Source data:
<<<<

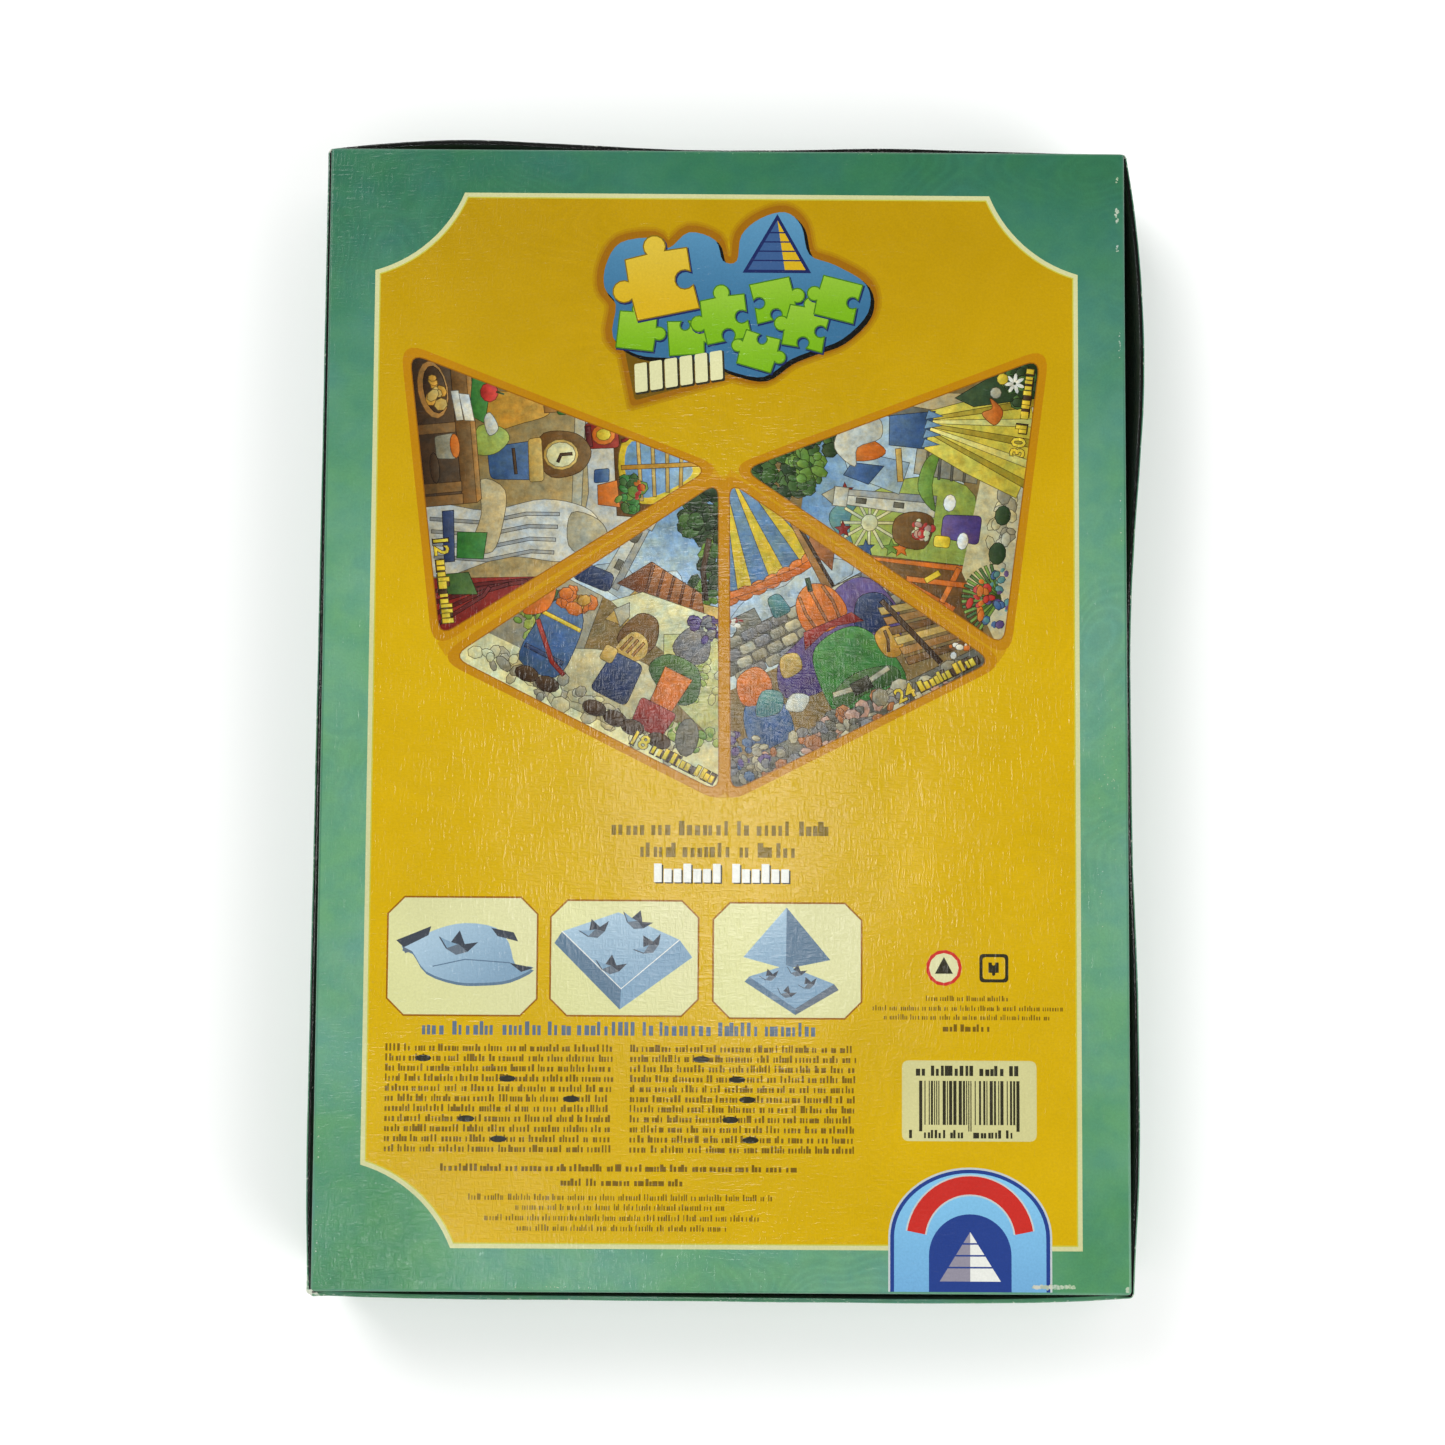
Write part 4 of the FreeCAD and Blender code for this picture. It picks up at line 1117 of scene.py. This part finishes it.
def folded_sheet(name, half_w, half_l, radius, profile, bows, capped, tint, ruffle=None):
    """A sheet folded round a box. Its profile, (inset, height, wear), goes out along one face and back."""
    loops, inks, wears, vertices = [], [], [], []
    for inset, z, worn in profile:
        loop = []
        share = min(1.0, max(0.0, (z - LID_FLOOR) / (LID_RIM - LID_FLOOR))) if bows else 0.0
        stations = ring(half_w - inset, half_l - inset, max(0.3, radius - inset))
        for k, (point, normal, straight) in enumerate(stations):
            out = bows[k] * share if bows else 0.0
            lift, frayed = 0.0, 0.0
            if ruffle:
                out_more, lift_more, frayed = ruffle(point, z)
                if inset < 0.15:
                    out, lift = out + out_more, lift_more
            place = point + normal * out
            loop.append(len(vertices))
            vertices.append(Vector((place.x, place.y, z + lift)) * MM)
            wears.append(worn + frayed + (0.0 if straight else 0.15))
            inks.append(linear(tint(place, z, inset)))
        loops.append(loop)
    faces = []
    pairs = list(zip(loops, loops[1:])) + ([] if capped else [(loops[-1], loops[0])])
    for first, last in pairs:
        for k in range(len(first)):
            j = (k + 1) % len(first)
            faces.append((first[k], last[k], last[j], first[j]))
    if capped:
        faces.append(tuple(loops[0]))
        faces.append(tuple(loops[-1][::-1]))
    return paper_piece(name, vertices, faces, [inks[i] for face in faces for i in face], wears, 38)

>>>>

Once more, set down the full listing, verbatim.

Written response:
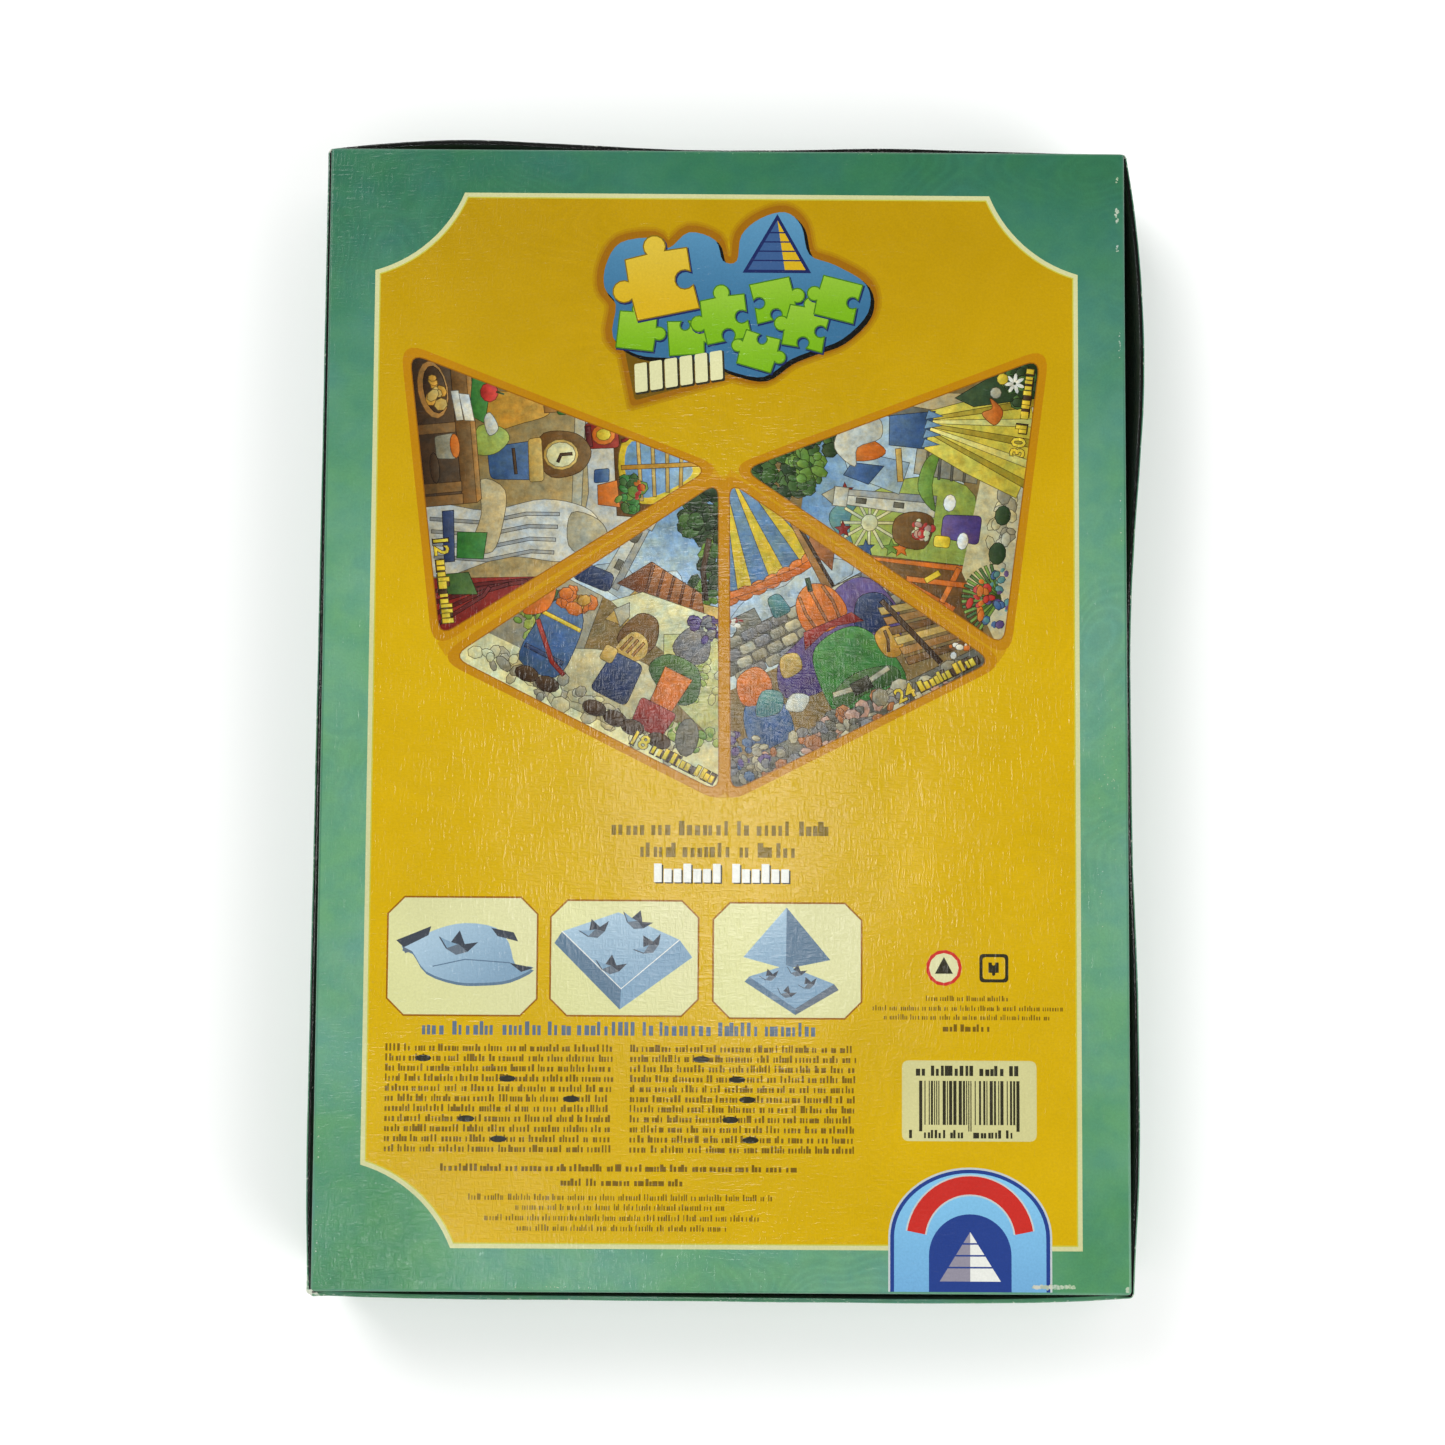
Write part 4 of the FreeCAD and Blender code for this picture. It picks up at line 1117 of scene.py. This part finishes it.
def folded_sheet(name, half_w, half_l, radius, profile, bows, capped, tint, ruffle=None):
    """A sheet folded round a box. Its profile, (inset, height, wear), goes out along one face and back."""
    loops, inks, wears, vertices = [], [], [], []
    for inset, z, worn in profile:
        loop = []
        share = min(1.0, max(0.0, (z - LID_FLOOR) / (LID_RIM - LID_FLOOR))) if bows else 0.0
        stations = ring(half_w - inset, half_l - inset, max(0.3, radius - inset))
        for k, (point, normal, straight) in enumerate(stations):
            out = bows[k] * share if bows else 0.0
            lift, frayed = 0.0, 0.0
            if ruffle:
                out_more, lift_more, frayed = ruffle(point, z)
                if inset < 0.15:
                    out, lift = out + out_more, lift_more
            place = point + normal * out
            loop.append(len(vertices))
            vertices.append(Vector((place.x, place.y, z + lift)) * MM)
            wears.append(worn + frayed + (0.0 if straight else 0.15))
            inks.append(linear(tint(place, z, inset)))
        loops.append(loop)
    faces = []
    pairs = list(zip(loops, loops[1:])) + ([] if capped else [(loops[-1], loops[0])])
    for first, last in pairs:
        for k in range(len(first)):
            j = (k + 1) % len(first)
            faces.append((first[k], last[k], last[j], first[j]))
    if capped:
        faces.append(tuple(loops[0]))
        faces.append(tuple(loops[-1][::-1]))
    return paper_piece(name, vertices, faces, [inks[i] for face in faces for i in face], wears, 38)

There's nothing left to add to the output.